Tras otra noche pegajosamente calurosa, aburridamente insomne, en la que los minutos parecen horas y las horas días, arrastro mi cuerpo hasta la cocina para hacer café, el elixir de los despertares. Son las siete, el sol ya ha amanecido, pero la ciudad dormita en domingo por la mañana. El humillo espabilante trepa hasta el techo, el nuevo día ya está aquí. Los pocos que no se han ido de vacaciones duermen hasta tarde. Muchos han cerrado los ojos hace un rato. El silencio es tan rotundo, como severo fue el ruido de los aparatos de aire acondicionado que ahora ya descansan.
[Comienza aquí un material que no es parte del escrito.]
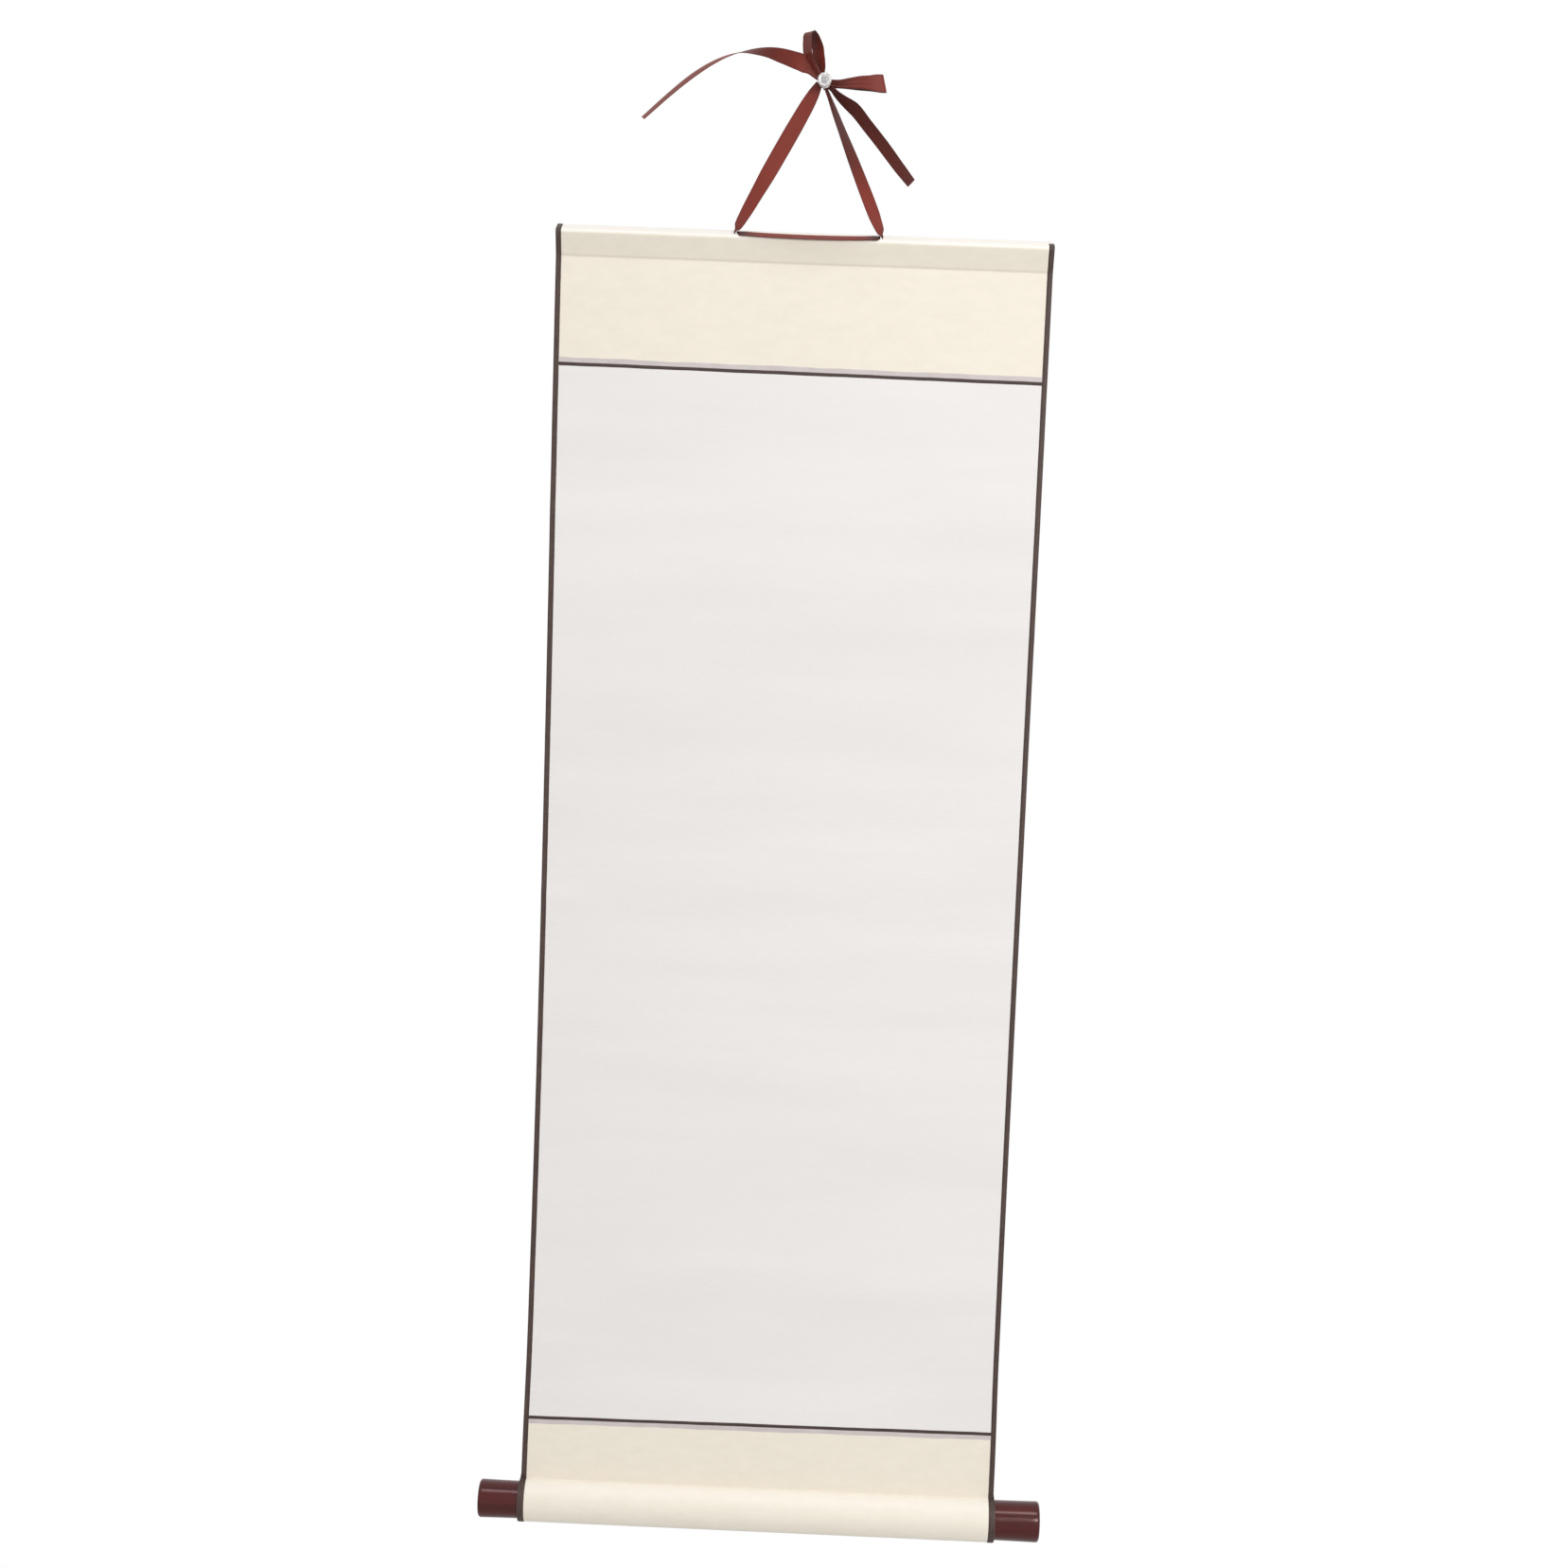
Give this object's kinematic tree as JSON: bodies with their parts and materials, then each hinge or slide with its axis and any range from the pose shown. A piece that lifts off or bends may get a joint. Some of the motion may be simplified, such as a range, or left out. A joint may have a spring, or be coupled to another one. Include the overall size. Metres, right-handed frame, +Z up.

Es el verano andaluz un martillo que golpea la tierra, un yunque que se calienta un poco más cada día, hasta ponerse al rojo. No sé cómo reaccionaré la próxima vez que escuche que los andaluces estamos acostumbrados al calor, igual mando al carajo a más de uno o una. Al parecer, los andaluces somos extraterrestres del planeta Calenturón, como si tuviésemos en lugar de piel escamas de reptil, o peor aún, como si nos gustase achicharrarnos vivos. No les gusta el desierto a los beduinos, prefieren los jardines rebosantes de plantas exóticas y refrescantes fuentes. A nosotros tampoco no gusta el calor asfixiante. A nadie le gusta, a nadie.

Pongo la radio, sí la radio, esa ventana sonora que libera la vista y permite hacer otra cosa además de escucharla. Compruebo, como cada mañana, que el mundo sigue dando vueltas, que todo sigue igual, a punto de saltar por los aires. La guerra de Ucrania se recrudece, la inflación sube, la luz y el gas se disparan, la bronca política sigue al alza, la bolsa a la baja y los empresarios siguen llorando. Debería desconectar un poco de la información, estoy híper informado, creo que soy un adicto a las noticias o un cotilla social. Supongo que también soy un poco masoquista, me gusta saber lo que pasa, pero no porque me haga sentir bien lo que leo, escucho o miro. Al contrario, la realidad me espanta la mayor parte de las veces.

El café tarda en enfriarse, recuerdo otros momentos, otros cafés. Tengo la impresión de que el pasar del tiempo lo marcan los cafés mañaneros y las tostadas con aceite de oliva virgen extra. Tengo grabados en mi memoria desayunos sin diamantes y discusiones a destiempo. Besos adormilados, acompañados de “buenos días cariño”, latidos de lo cotidiano al ritmo del tintineo de las cucharillas en el borde de la taza.

A veces, uno se siente como un torero esperando turno en el burladero para lidiar un nuevo día con enormes pitones, lleno de arrojo y anhelo de triunfo. Otras, sin embargo, me pregunto para qué me habré levantado de la cama teniendo en cuenta el panorama. Lo peor de todo no es el reto de salir a pelarse con la vida, sino la repetición de escenarios mentales, la monotonía que se hace patente en la quietud del desayuno. Los pensamientos oscilan entre los recuerdos y los deseos de futuro, con sus planes imposibles, llenos de utopías y a veces hasta de quimeras.

Pensándolo, igual está todo bien y el problema lo tengo yo, la culpa es mía por desear, por ilusionarme, por ser un pesimista tan mal informado que cree que todo va a ir mejor. Igual pienso demasiado, debería ser más simple como otros muchos, a los que veo felices en su inconsciencia. Debería dejar de pensar e ir donde va Vicente, me sentiría más afortunado. No me torturaría cada mañana ante una taza de café con leche.

La mañana trepa despacio, como lo hace el sol hasta ocupar su trono. Yo, como todas las hormigas de la colonia, trato, no ya de arreglar el mundo (hace muchos años que dejé la cándida adolescencia), sino de entenderlo, aunque solo sea un poco. Pero no hay manera.

No sé cuántos cafés me quedan por tomar, nadie lo sabe. Mañana seguiré aquí sentado ante mí, expuesto a las elucubraciones que me asalten, imaginando imposibles, aunque solo sea para sentirme fuera del rebaño. Seguiré viendo pasar los cafés, los días y los años. El tiempo transcurre, no siempre apacible, entre la espuma y las ausencias.